Just the other day I thought of you and felt no urge to cry. Called dad on his 86th birthday and we had a gentle laugh about your formal apology to me for not believing the Miata would be the last car I ever bought. I didn’t believe you! you said in disbelief about yourself, and in admiration of me. One thing about you, you never felt offended when, after years of knowing each other, I suddenly displayed an interest or a preference or a trait that was unfamiliar to you. People get weird about stuff like that but you never did - you had room for not just your multitudes, but mine. How lucky for me that our paths crossed when they did. I’d change nothing, except skip the wedding ceremony and instead let mom and dad come around in their own time.
When I last talked to R., we broke into tears at the mention of you, both of us kind of laughing and gasping. What difficulties she has been through, since the loss of her husband, guide and protector in a strange land.
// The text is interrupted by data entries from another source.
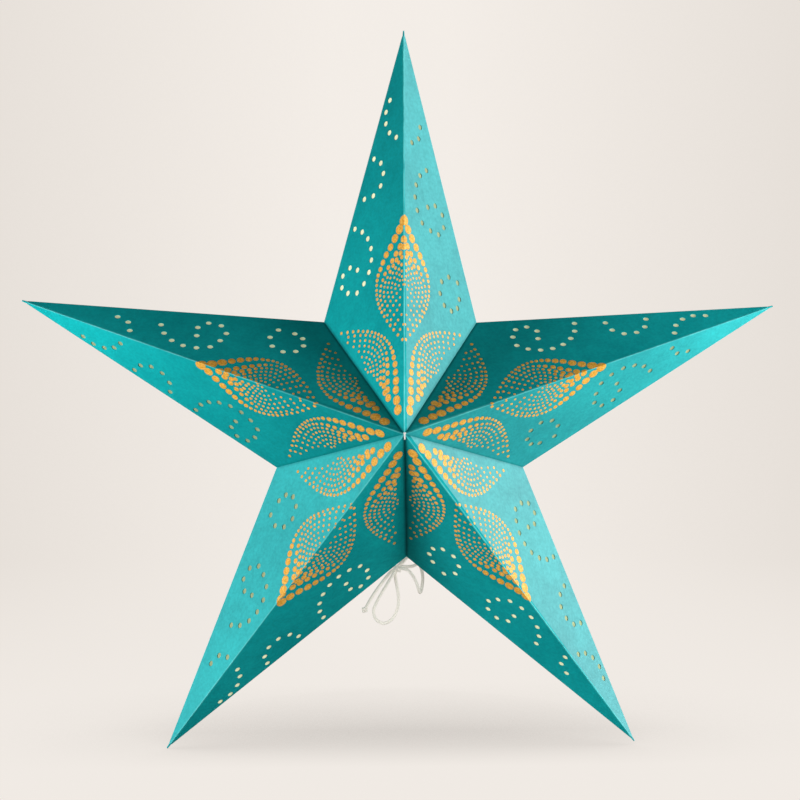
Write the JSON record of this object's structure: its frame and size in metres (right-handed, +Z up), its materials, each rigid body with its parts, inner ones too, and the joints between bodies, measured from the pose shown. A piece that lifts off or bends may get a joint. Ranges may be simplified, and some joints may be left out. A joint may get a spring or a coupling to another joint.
{
  "type": "paper star lamp shade",
  "caption": "Folded paper star shade with punched light holes, pointed arms glued edge to edge and a corner laced shut with a cord bow.",
  "frame": {"origin": "the laced corner between the two lower arms, in the star's middle plane, where the light fitting goes in and the star is held", "axes": "+X to the right across the star, from tip to tip; +Y from the front peak to the back peak; +Z up along the top arm"},
  "size_m": [0.5995, 0.2014, 0.5709],
  "materials": {
    "printed_paper": "matt, dyed through, slightly mottled, worn pale along the folds",
    "tissue": "thin matt tissue",
    "thread": "twisted cotton thread",
    "cord": "round braided cotton cord",
    "gold_print": "printed dots in thick matt gold ink"
  },
  "bodies": {
    "root": {"arm_top": "printed_paper", "arm_right": "printed_paper", "arm_lower_right": "printed_paper", "arm_lower_left": "printed_paper", "arm_left": "printed_paper", "lining_top": "tissue", "lining_right": "tissue", "lining_lower_right": "tissue", "lining_lower_left": "tissue", "lining_left": "tissue", "front_stitch": "thread", "back_stitch": "thread", "left_tie_cord": "cord", "right_tie_cord": "cord", "bow_knot": "cord", "left_stop_knot": "cord", "right_stop_knot": "cord", "end_knot": "cord"}
  },
  "joints": []
}
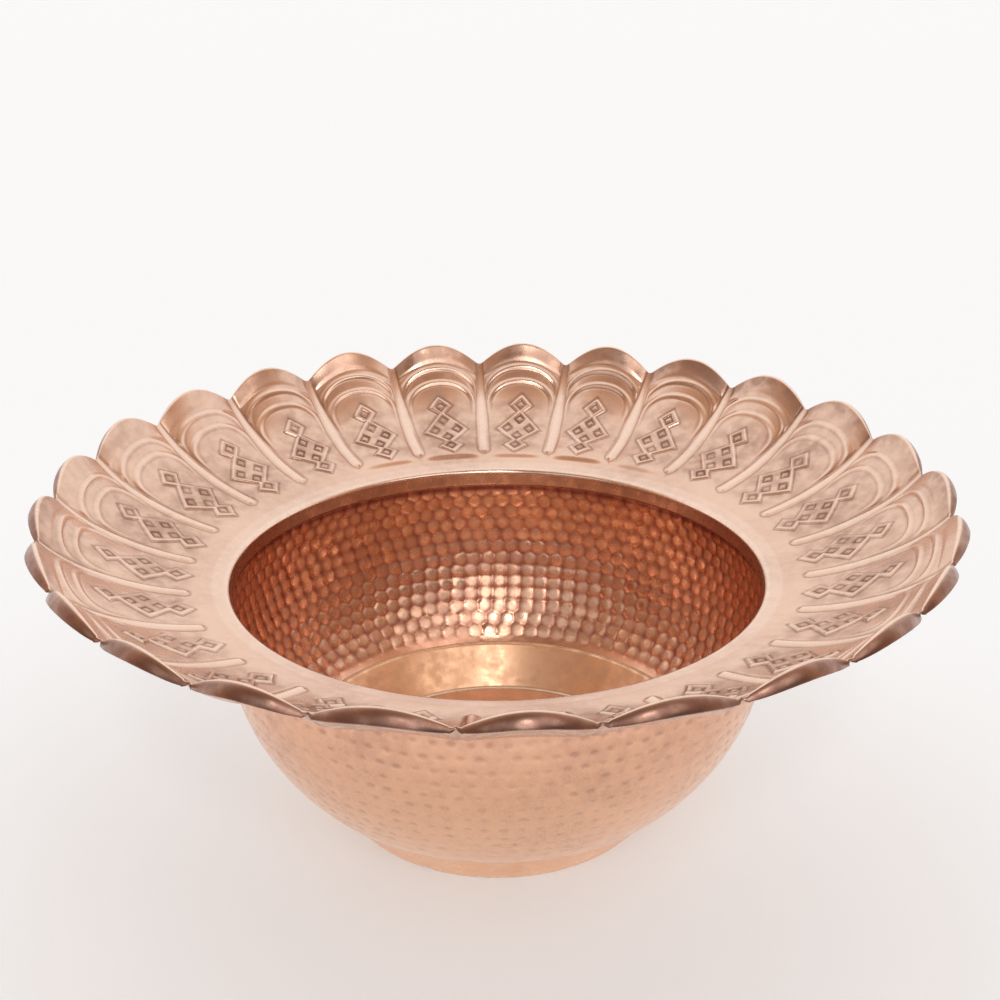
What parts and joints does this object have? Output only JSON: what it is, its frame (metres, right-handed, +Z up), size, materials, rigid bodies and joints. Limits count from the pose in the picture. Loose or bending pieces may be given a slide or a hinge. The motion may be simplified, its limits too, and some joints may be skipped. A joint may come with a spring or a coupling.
{
  "type": "footed bowl",
  "caption": "Round hammered copper bowl with a wide upturned rim of embossed petals, a rolled mouth edge and a plain conical foot ring.",
  "frame": {"origin": "on the bowl's axis, in the plane of the foot ring's lower edge, which stands on the table", "axes": "+Z up along the bowl's axis, towards the mouth; -Y is the side that faces a viewer in front"},
  "size_m": [0.4229, 0.4234, 0.1721],
  "materials": {
    "rim_copper": "polished copper sheet, embossed and lightly tarnished in the grooves",
    "bowl_copper": "hammered copper sheet, bright on the high spots",
    "foot_copper": "smooth satin copper sheet",
    "floor_copper": "smooth satin copper sheet",
    "braze": "brazing metal, filed smooth"
  },
  "bodies": {
    "root": {"rim": "rim_copper", "bowl": "bowl_copper", "foot_ring": "foot_copper", "floor_disc": "floor_copper", "rim_braze": "braze", "foot_braze": "braze", "floor_braze": "braze"}
  },
  "joints": []
}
I hope you did not die with too much anxiety in your heart for her and the kids. Their lives will always be shadowed by the loss of you, but they are thriving. Unsurprisingly to anyone who sussed your true genius, V. started college as a pre-teen. Your mom is bursting with pride, she sees you in V. We all do.
Since you died I spend a lot of time walking alone, mostly at night. Never the places we walked. I listen to music - not music we shared, but new music. I think of you with every step, some days, and others I just walk along in a blur of tears, the music stitch by stitch closing the big gaping hole in my heart.
I went to another country for awhile, thinking I’d think of you less in the unfamiliarity of it all, but I still broke into tears both times I mentioned you. Does the fact that I cry just saying your name mean that I accept you are gone, or am resisting it? I don’t know, I only know I miss you, will always miss knowing you are somewhere out there in the world.